What you will do
Please output exactly the lines of the material from the first through the line containing "its back seam.", and nothing more.

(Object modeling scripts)

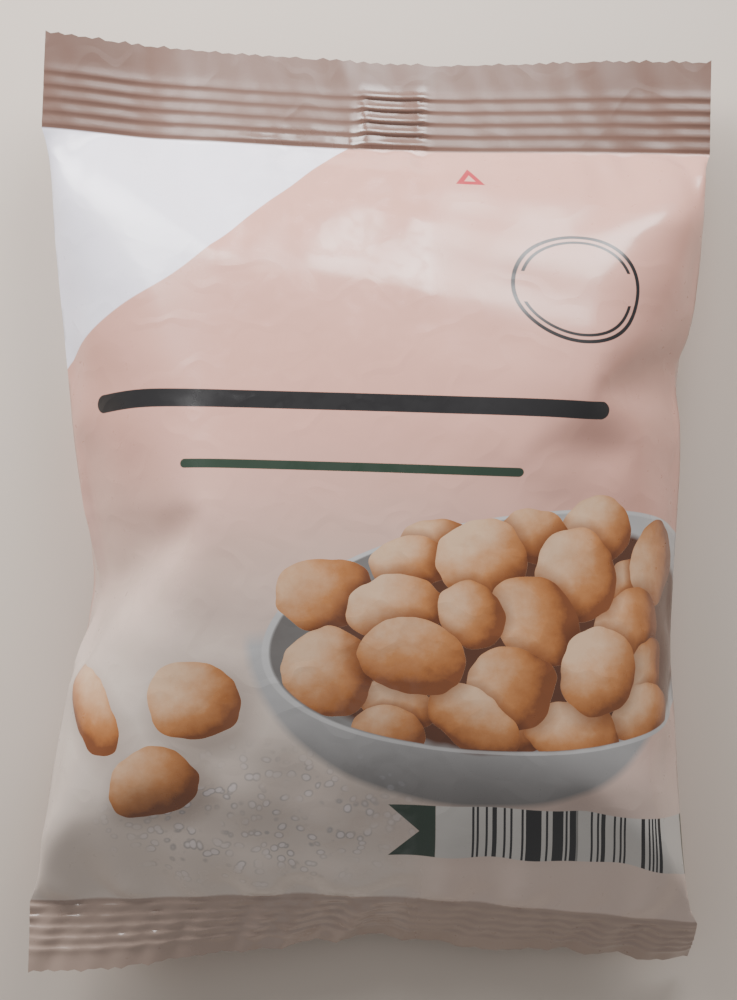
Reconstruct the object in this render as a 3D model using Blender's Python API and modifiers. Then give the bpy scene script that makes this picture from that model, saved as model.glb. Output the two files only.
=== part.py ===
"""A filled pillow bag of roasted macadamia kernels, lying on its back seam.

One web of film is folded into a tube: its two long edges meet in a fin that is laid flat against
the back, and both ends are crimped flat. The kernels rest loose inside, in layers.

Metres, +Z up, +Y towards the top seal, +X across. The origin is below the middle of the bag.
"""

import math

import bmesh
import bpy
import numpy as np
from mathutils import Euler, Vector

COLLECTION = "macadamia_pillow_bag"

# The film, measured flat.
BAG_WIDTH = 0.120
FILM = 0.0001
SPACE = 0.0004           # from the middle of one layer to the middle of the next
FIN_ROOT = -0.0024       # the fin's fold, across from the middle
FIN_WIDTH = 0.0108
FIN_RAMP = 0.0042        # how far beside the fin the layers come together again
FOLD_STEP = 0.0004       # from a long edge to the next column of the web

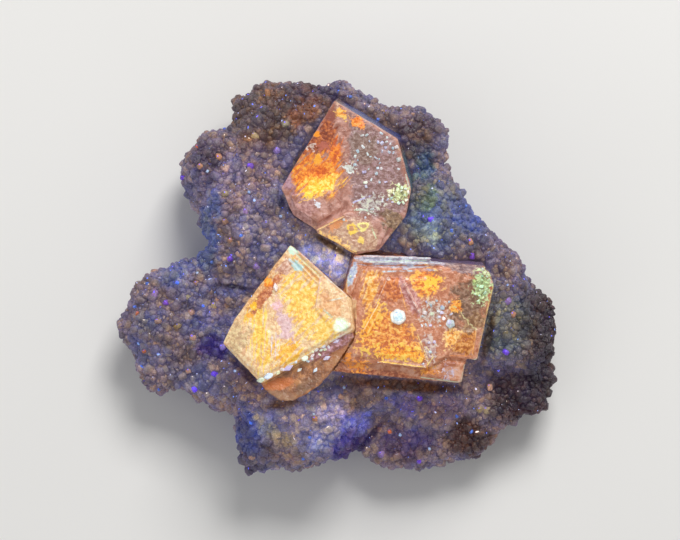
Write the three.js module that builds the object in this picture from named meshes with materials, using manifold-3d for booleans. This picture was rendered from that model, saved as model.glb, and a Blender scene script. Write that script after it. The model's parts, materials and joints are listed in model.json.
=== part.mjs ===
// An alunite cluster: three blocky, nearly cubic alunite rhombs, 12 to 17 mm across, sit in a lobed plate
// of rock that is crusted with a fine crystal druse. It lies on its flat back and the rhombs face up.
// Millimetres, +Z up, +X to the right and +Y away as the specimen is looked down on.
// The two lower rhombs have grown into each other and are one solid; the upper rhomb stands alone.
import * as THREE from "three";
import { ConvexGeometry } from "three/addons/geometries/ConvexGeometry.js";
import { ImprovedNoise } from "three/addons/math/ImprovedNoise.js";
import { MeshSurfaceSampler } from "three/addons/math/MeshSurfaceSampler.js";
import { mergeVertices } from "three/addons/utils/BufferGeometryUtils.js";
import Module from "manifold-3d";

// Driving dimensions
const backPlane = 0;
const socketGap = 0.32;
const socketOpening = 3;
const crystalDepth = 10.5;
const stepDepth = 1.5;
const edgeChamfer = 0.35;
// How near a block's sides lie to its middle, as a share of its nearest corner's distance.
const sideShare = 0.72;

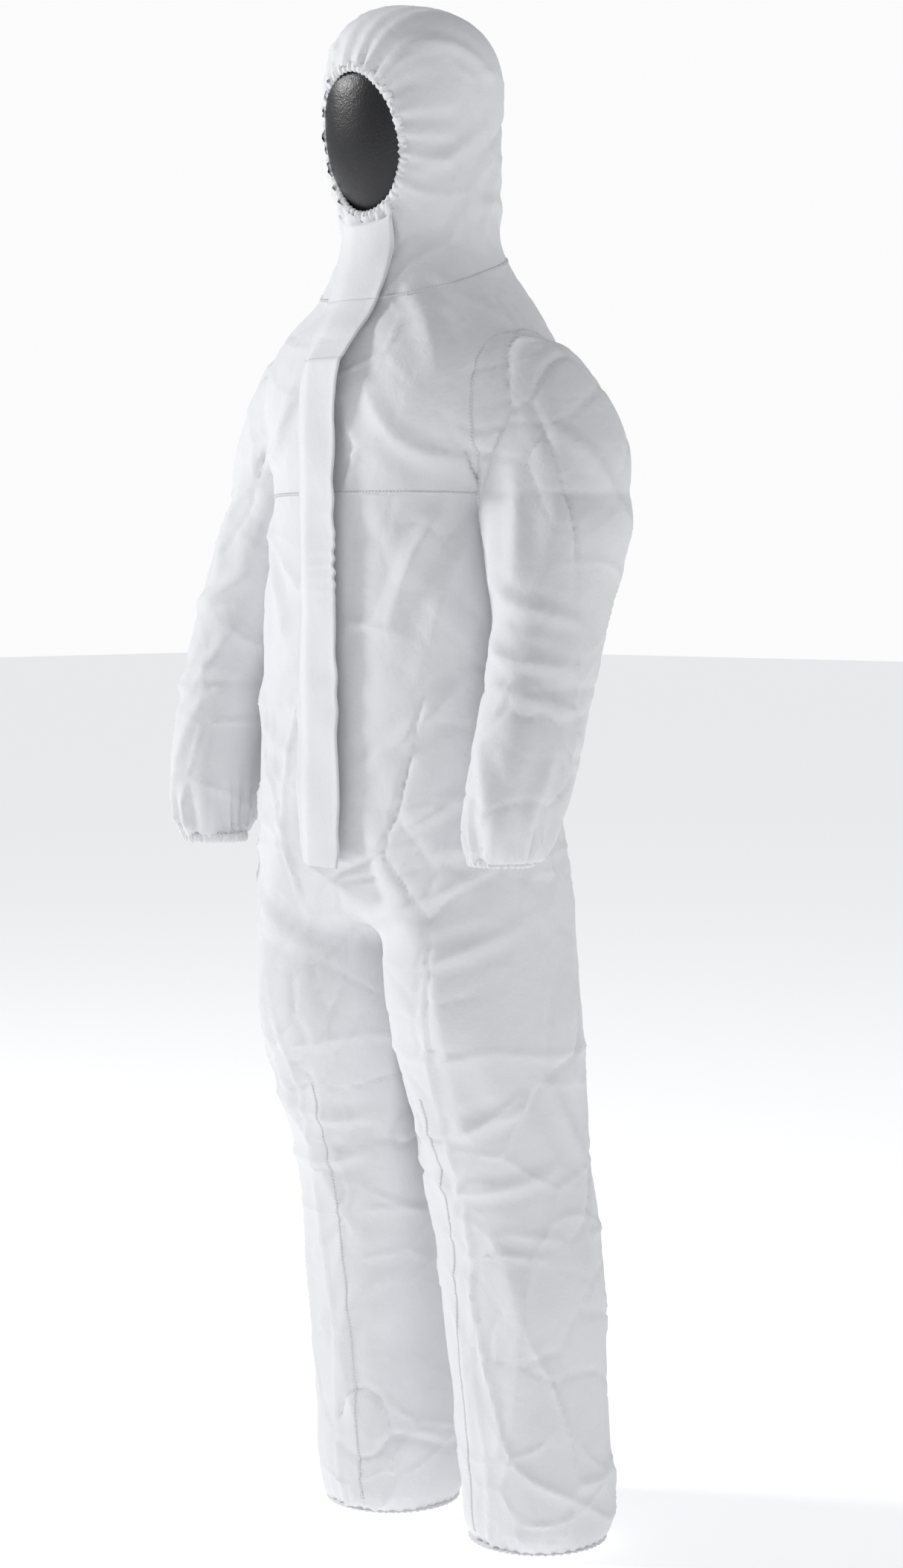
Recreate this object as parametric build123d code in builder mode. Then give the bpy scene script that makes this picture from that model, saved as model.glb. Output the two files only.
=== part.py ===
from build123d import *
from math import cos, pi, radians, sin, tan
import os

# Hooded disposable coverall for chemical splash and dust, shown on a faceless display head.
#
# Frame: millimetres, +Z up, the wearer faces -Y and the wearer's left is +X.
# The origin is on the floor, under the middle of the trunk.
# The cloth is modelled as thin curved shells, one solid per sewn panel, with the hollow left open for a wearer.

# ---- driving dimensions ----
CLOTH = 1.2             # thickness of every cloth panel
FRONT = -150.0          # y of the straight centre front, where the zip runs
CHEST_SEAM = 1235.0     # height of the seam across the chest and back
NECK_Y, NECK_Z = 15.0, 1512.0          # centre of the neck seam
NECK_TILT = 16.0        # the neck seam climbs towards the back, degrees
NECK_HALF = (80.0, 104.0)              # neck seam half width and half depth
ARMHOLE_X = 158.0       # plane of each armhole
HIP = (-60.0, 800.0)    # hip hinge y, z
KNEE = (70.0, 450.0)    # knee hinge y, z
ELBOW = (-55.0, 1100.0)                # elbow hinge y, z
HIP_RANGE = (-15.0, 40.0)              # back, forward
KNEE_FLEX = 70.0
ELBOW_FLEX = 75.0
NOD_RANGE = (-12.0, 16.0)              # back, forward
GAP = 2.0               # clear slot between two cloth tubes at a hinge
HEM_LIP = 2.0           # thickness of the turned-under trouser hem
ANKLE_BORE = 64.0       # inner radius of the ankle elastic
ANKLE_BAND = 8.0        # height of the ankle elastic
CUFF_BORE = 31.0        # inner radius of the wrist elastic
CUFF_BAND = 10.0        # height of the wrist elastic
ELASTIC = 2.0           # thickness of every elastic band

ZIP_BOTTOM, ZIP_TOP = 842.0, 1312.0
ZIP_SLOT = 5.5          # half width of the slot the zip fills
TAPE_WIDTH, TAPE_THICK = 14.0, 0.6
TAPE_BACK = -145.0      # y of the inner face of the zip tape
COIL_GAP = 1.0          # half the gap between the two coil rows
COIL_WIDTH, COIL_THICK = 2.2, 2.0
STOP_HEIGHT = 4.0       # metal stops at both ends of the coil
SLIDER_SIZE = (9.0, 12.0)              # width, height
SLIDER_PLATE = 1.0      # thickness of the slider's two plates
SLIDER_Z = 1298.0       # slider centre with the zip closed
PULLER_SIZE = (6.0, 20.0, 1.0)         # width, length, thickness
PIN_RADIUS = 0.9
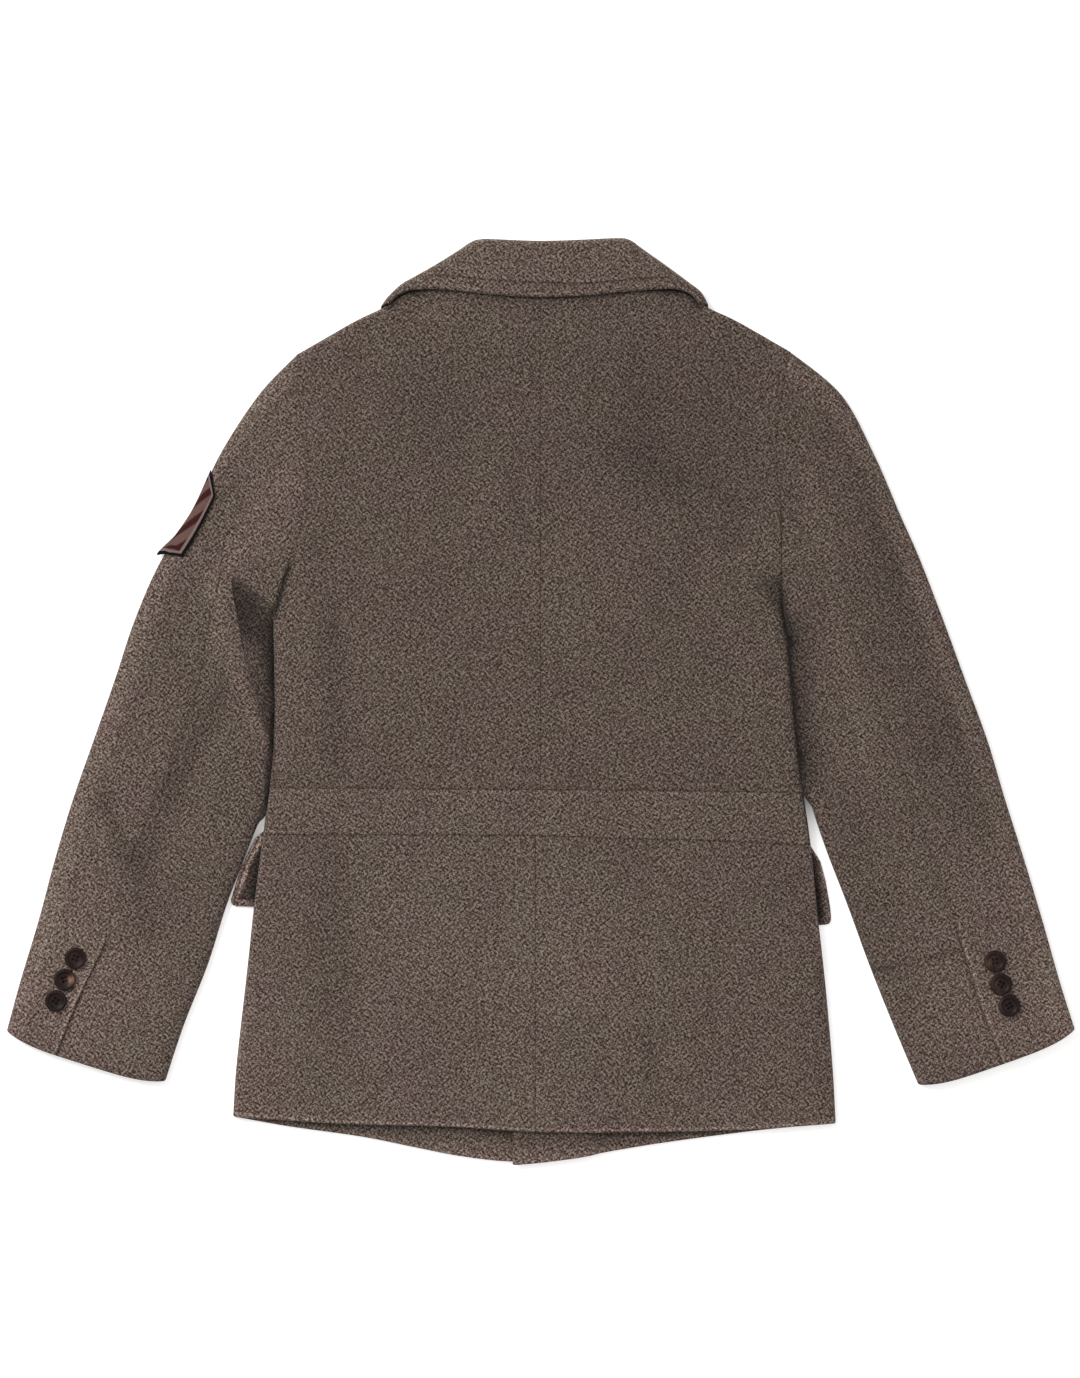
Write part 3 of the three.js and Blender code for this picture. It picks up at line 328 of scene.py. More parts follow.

Solved problem
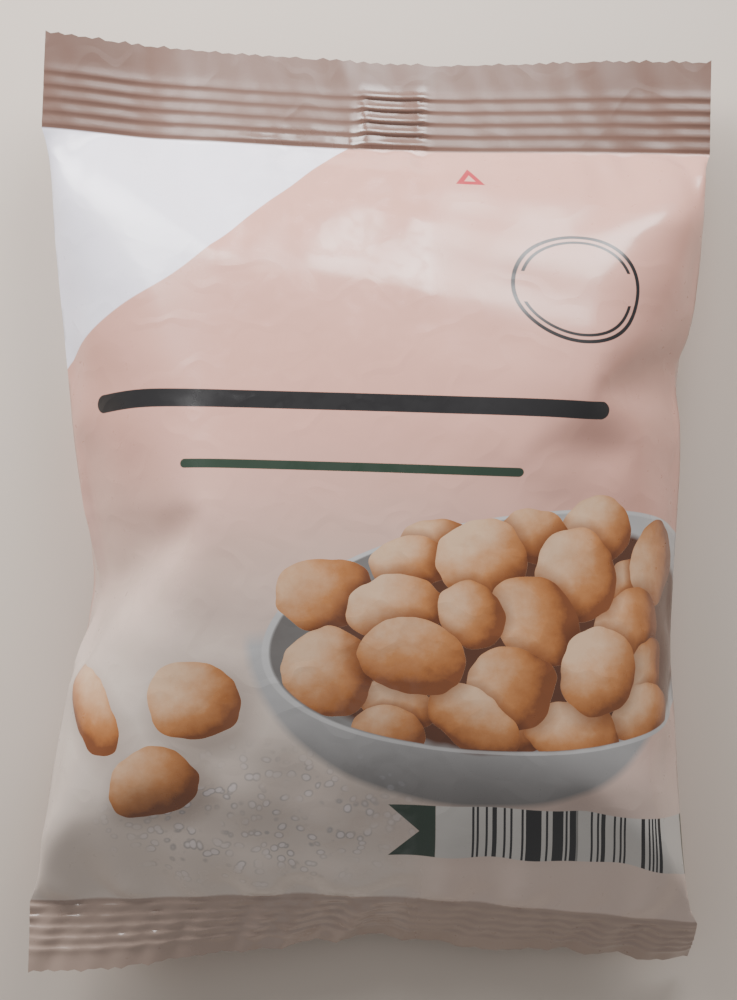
Reconstruct the object in this render as a 3D model using Blender's Python API and modifiers. Then give the bpy scene script that makes this picture from that model, saved as model.glb. Output the two files only.
=== part.py ===
"""A filled pillow bag of roasted macadamia kernels, lying on its back seam.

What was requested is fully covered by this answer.